Sir Eric Merton Miller (1927 – 22 September 1977) was an English businessman, who committed suicide while under investigation for fraud.[1]

Early life

Miller was brought up in the St John's Wood area of North London and left school at the age of 16 to work in an estate agency. Shortly thereafter, he was spotted as a business talent by George Farrow who ran a small property company called Peachey. Farrow recruited Miller to work for him, and after Farrow's retirement, Miller became Chairman of Peachey.

Property dealings

Under Miller's guidance, Peachey Property Corporation took over many other companies and became the predominant freeholder for high-end leasehold properties in London. In the early 1960s, a sudden change in policy led Peachey to sell off some of the residential property in an attempt to become a major player in the commercial property field (then undergoing a boom).
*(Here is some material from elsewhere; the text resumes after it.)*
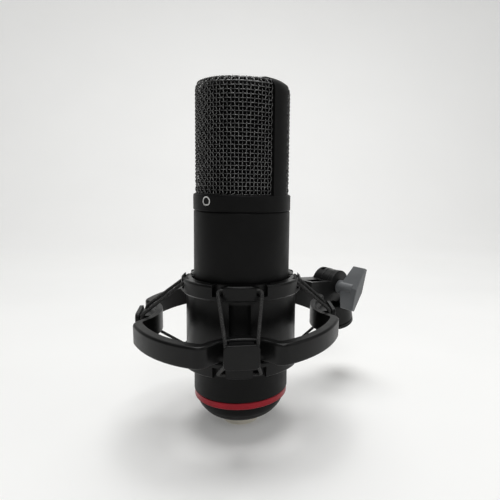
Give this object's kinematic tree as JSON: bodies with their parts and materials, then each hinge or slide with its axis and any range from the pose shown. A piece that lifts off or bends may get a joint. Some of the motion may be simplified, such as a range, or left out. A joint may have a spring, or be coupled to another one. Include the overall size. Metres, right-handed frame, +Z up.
{
  "type": "condenser microphone",
  "caption": "Side-address condenser microphone with woven grille and red accent ring, held in an elastic-cord shock mount with a tilting thread socket.",
  "frame": {"origin": "on the microphone's axis at the lower rim of its connector shell, the plane it stands on", "axes": "+Z up along the microphone's axis, -Y towards the mount's front cord clip, +X to the right seen from there"},
  "size_m": [0.1332, 0.1215, 0.1792],
  "materials": {
    "nickel": "satin nickel plating",
    "insert_plastic": "moulded, dull black",
    "contact_gold": "gold-plated contacts",
    "black_enamel": "fine matte black enamel",
    "red_anodised": "red anodised",
    "zinc_plate": "zinc plated",
    "board_resin": "solder-masked board",
    "capacitor_sleeve": "shrink sleeve",
    "transformer_can": "pressed can",
    "grille_mesh": "black-coated woven steel wire",
    "liner_foam": "black acoustic foam",
    "capsule_brass": "turned brass",
    "diaphragm_gold": "gold-sputtered film",
    "steel": "zinc-plated steel",
    "lead_copper": "insulated wire",
    "mark_white": "white enamel infill",
    "mount_plastic": "fine-textured black nylon",
    "knob_plastic": "satin black nylon",
    "grip_rubber": "matte rubber",
    "adapter_brass": "turned brass",
    "cord_fabric": "woven elastic cord"
  },
  "bodies": {
    "microphone": {"xlr_shell": "nickel", "xlr_insert": "insert_plastic", "xlr_pins": "contact_gold", "end_cap": "black_enamel", "accent_ring": "red_anodised", "body_tube": "black_enamel", "chassis_base": "zinc_plate", "chassis_top": "zinc_plate", "chassis_rails": "zinc_plate", "circuit_board": "board_resin", "board_capacitors": "capacitor_sleeve", "output_transformer": "transformer_can", "head_frame": "black_enamel", "front_grille": "grille_mesh", "rear_grille": "grille_mesh", "grille_liner": "liner_foam", "capsule_body": "capsule_brass", "capsule_ring_front": "capsule_brass", "capsule_ring_rear": "capsule_brass", "diaphragm_front": "diaphragm_gold", "diaphragm_rear": "diaphragm_gold", "capsule_screws": "steel", "capsule_saddle": "insert_plastic", "capsule_leads": "lead_copper", "pattern_mark": "mark_white"},
    "cradle": {"cradle": "mount_plastic", "grip_strips": "grip_rubber", "cord_front_upper": "cord_fabric", "cord_front_lower": "cord_fabric", "cord_right_upper": "cord_fabric", "cord_right_lower": "cord_fabric", "cord_back_upper": "cord_fabric", "cord_back_lower": "cord_fabric", "cord_left_upper": "cord_fabric", "cord_left_lower": "cord_fabric"},
    "ring": {"outer_ring": "mount_plastic", "cord_clip_front": "mount_plastic", "cord_clip_right": "mount_plastic", "cord_clip_back": "mount_plastic", "cord_clip_left": "mount_plastic", "hex_nut": "steel"},
    "socket": {"stand_socket": "mount_plastic"},
    "adapter": {"thread_adapter": "adapter_brass"},
    "knob": {"thumb_knob": "knob_plastic", "tilt_bolt": "steel"}
  },
  "joints": [
    {"name": "cradle_turn", "type": "hinge", "parent": "microphone", "child": "cradle", "pos_m": [0, 0, 0.057], "axis": [0, 0, 1], "continuous": true},
    {"name": "ring_bounce", "type": "slide", "parent": "cradle", "child": "ring", "axis": [0, 0, 1], "range_m": [-0.004, 0.004], "stiffness_N_per_m": 1200, "springref_m": 0.0007, "deforming": ["cord_front_upper", "cord_front_lower", "cord_right_upper", "cord_right_lower", "cord_back_upper", "cord_back_lower", "cord_left_upper", "cord_left_lower"]},
    {"name": "socket_tilt", "type": "hinge", "parent": "ring", "child": "socket", "pos_m": [0.05716, 0.05394, 0.06245], "axis": [0.6778, -0.7336, -0.0495], "range_deg": [-25, 150]},
    {"name": "adapter_turn", "type": "hinge", "parent": "socket", "child": "adapter", "pos_m": [0.05919, 0.05174, 0.0623], "axis": [0.2027, 0.2511, -0.9465], "continuous": true},
    {"name": "knob_turn", "type": "hinge", "parent": "ring", "child": "knob", "pos_m": [0.05716, 0.05394, 0.06245], "axis": [0.6778, -0.7336, -0.0495], "range_deg": [0, 720]}
  ]
}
This attempt was not particularly successful. Miller was the developer of the Churchill Hotel in Portman Square for the Loews US Corporation.

Political activity

Miller's father had been a Labour Party councillor and he also supported the party. In the early 1970s, Eric Miller began contributing to the running of Harold Wilson's private office and became a close personal supporter. He was appointed to the board of Labour Party Properties and served as Treasurer of the Socialist International. He was also a long serving director of Fulham F.C.

Investigations

He received a knighthood in Wilson's retirement Honours list in 1976 (the controversial 'Lavender List'). However, rumours were already growing that the financial dealings of his companies had not been above board, and his inclusion in the list was criticised. Investigations uncovered the siphoning off of large sums from the Peachey Property Corporation, and Miller was forced from the chairmanship and eventually off the Peachey board entirely in early 1977. The Fraud squad and Department of Trade launched investigations, and Miller was served with four writs seeking restitution of funds he had allegedly taken. Miller committed suicide, by shooting himself on the Jewish Day of Atonement.